Saturday, March 1, 2008

1st Attempt to Post from an Internet Cafe...

My favorite recent purchase is a small Made in Japan stainless steel knife with a scalloped serrated blade and a red plastic handle, 500/= (~$0.30). It’s a slightly gawky addition to my everyday bag, but satisfyingly efficient at spreading peanut butter, trimming threads, e.t.c. e.t.c. (you have to pronounce the letters here). My favorite niche in my homestay is the largely overlooked front porch. It usually allots me 15 minutes of quiet before the little girls find me, and today I had ample time to dice an improvised salad with my knife and eat undisturbed. In contrast to the feeling of pure sunlight yesterday, the air this morning encouraged me to carry a raincoat. Gray clouds are just now meandering in announced by thunder though from my perch (which is in fact the discarded backseat of a minivan, seatbelts dangling behind) I’ve yet to see raindrops.

At mass today I was again the only white person in attendance. Every time walking around Kampala begins to feel normal, passersby calling “mzungu!” remind me that anonymity requires not only an internal feeling of ease but an external camouflage that I don’t have. But Catholic is catholic: I knew when to strain my ears to hear the homily within the priest’s accent and followed familiar prayers recited with unusual inflections. The subtleties marked the service as distinct: clapping during singing, the overhead projector standing in for song books, the seemingly optional and definitely unorchestrated communion. The most telling thing was the timing of songs at communion.
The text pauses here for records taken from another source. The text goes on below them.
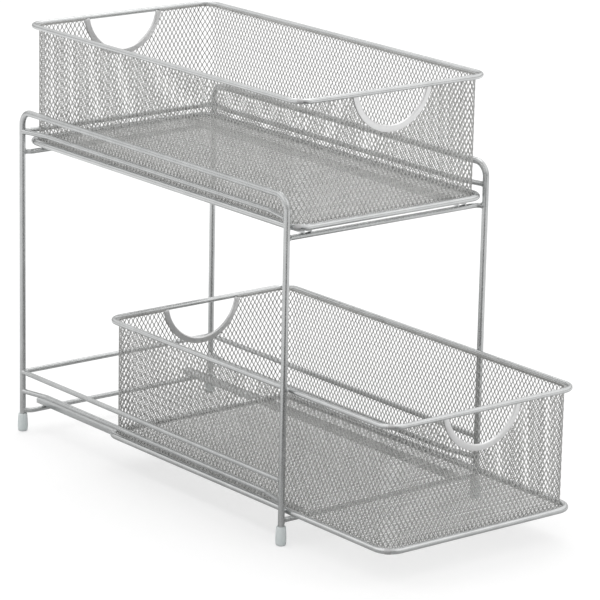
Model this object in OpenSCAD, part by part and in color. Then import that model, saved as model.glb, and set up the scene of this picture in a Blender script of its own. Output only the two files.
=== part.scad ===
// Two-tier pull-out basket organizer: a bent-wire frame that carries two sliding mesh baskets.
// X runs left to right, the baskets pull out towards -Y, and Z is up from the floor.
// The origin is on the floor, midway along the whole object with the lower basket pulled out.

/* [Frame] */
// Leg centre to leg centre, left to right
frame_w = 192; // [170:1:260]
// Leg centre to leg centre, front to back
frame_d = 345; // [300:1:420]
// Floor to the top of the top rails
frame_h = 270.5; // [262:0.5:340]
// Wire diameter of the two side frames
frame_wire = 5; // [4:0.1:6]
// Bend radius at the top corners, on the wire's centre
frame_bend_r = 11; // [7:0.5:16]

/* [Rails and crossbars] */
// Wire diameter of the rails, crossbars and stop bars
rail_wire = 4; // [3:0.1:5]
// Height of a guide rail over the hold-down rail below it, centre to centre
guide_rise = 16.4; // [12:0.1:22]
// Length, front to back, of the slanted end of a hold-down rail
hold_ramp = 26.5; // [20:0.5:40]
// Bend radius of a hold-down rail
hold_bend_r = 18; // [12:1:30]
// How far a crossbar lies inside the legs' plane
cross_inset = 4.5; // [3.5:0.5:7]
// Distance from the leg's centre at which a crossbar bends towards it
cross_kink = 6; // [5.5:0.5:9]
// Bend radius of a crossbar's end
cross_bend_r = 4; // [3:0.5:5]

/* [Runners] */
// Width of a runner channel
runner_w = 8; // [6:0.5:12]
// Height of a runner channel
runner_h = 4; // [3:0.5:6]
// Sheet thickness of a runner channel
runner_sheet = 1; // [0.8:0.1:1.4]
// Leg centre to the outer side of the runner
runner_inset = 17.3; // [14:0.1:30]
// How far a runner reaches past the front crossbar's centre
runner_front_over = 2.5; // [2:0.5:8]
// How far a runner reaches past the rear crossbar's centre
runner_rear_over = 10; // [2:0.5:14]

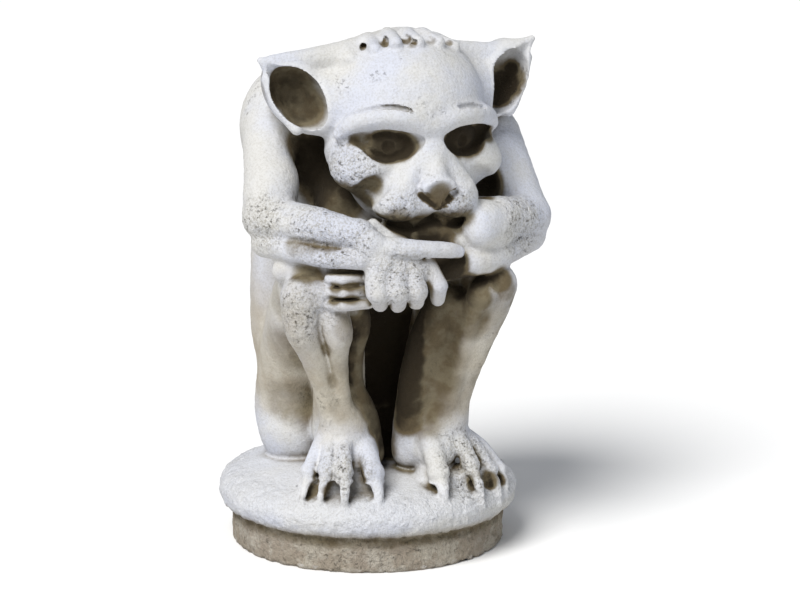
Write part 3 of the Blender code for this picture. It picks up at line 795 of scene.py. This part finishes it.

After the congregation returned to their places and the remaining hosts did likewise, the choir completed a further song and a half. Fitting mass to the music, rather than timing songs to an anticipated communion length is indicative of the way time is perceived here.

There’s a fluidity in Ugandan life. To be on time to an 8 o’clock liason requires one to be there before the hour turns to 9. Lectures often run over time (only once by 90 minutes), full taxis pause to get gas or squeeze one more person into the second row, and people are patient. It’s a different approach to everyday. Less rush. Less worry. To learn that in Luganda the day starts at 7am (so 7am is the 1st hour, noon is the 6th hour, 2pm is actually 8, e.t.c) was a small surprise. No wonder time is so flexible here!

Uganda is also characterized by a presence of religion. With freedom to worship comes an expectation that everyone does practice. My Luganda class threw my teacher into a tizzy of bewilderment when we asked how to answer the question “when do you pray?” with the negative “I do not pray.” I have made numerous introductions to friends of my homestay family whose first inquiry is “are you born again?” Just as the host families vary in economic status, they differ in religious practices and have allowed our SIT group to discuss a wide range of religious practices and services. Religion isn’t handled here the way it is at home and people are more openly interested in knowing how we practice faith; it’s something we’ve all had to adapt to.